This thesis examines the phenomenon of external possession, in which a possessor of a verb's argument is licensed syntactically as an argument of the verb. I provide a uniform account of external possession in Japanese and Korean in terms of a thematic operation.
I develop a theory of theta-role assignment which takes seriously the widely held assumption that theta-roles are purely syntactic objects and hence exist independently of the semantics associated with them. This view suggests that theta-roles can be dissociated from the semantics determined by the predicate's lexical meaning and be re-associated with distinct semantics made available during the course of a derivation. (Samek-Lodovici 2003).
In external possession, I argue that Possessor semantics is re-associated with a theta-role of the verb. This process is possible when the possessor is realised as a resumptive pro within the projection of the possessee argument, which has the consequence that the semantic representation of the possessee argument contains a variable corresponding to the possessor. The verb subsequently assigns the re-associated theta-role to the external possessor.

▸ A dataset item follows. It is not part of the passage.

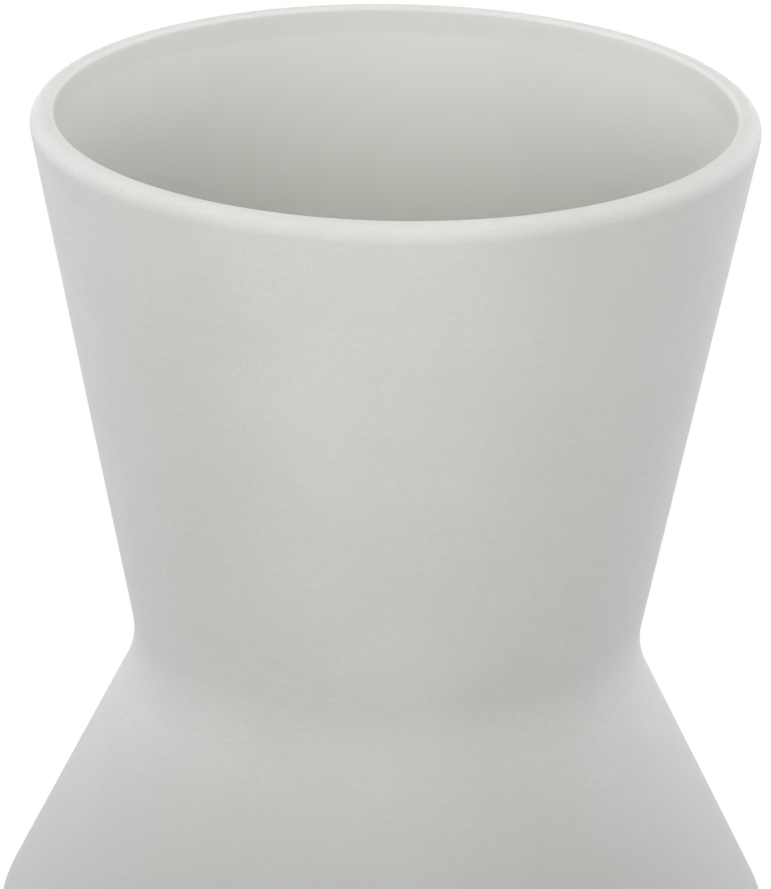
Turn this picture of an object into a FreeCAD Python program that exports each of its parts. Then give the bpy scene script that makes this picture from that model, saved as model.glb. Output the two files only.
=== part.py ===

I show that the present theory can explain the well-known obligatory 'affected' reading of the external possessor of an object and the lack of it for the external possessor of a subject. I argue against analyses which postulate movement of the external possessor or attribute its construal to purely semantic or pragmatic inferences, as the phenomenon is more restricted than such analyses suggest.
External possessors in Japanese and Korean take on the case of their possessees. In discussing other types of multiple nominative constructions, I demonstrate that such constructions do not necessarily involve a thematic operation. I also show that for case-licensing in these constructions, structures containing multiple specifiers as well as those with multiple copies of the licensing head are required.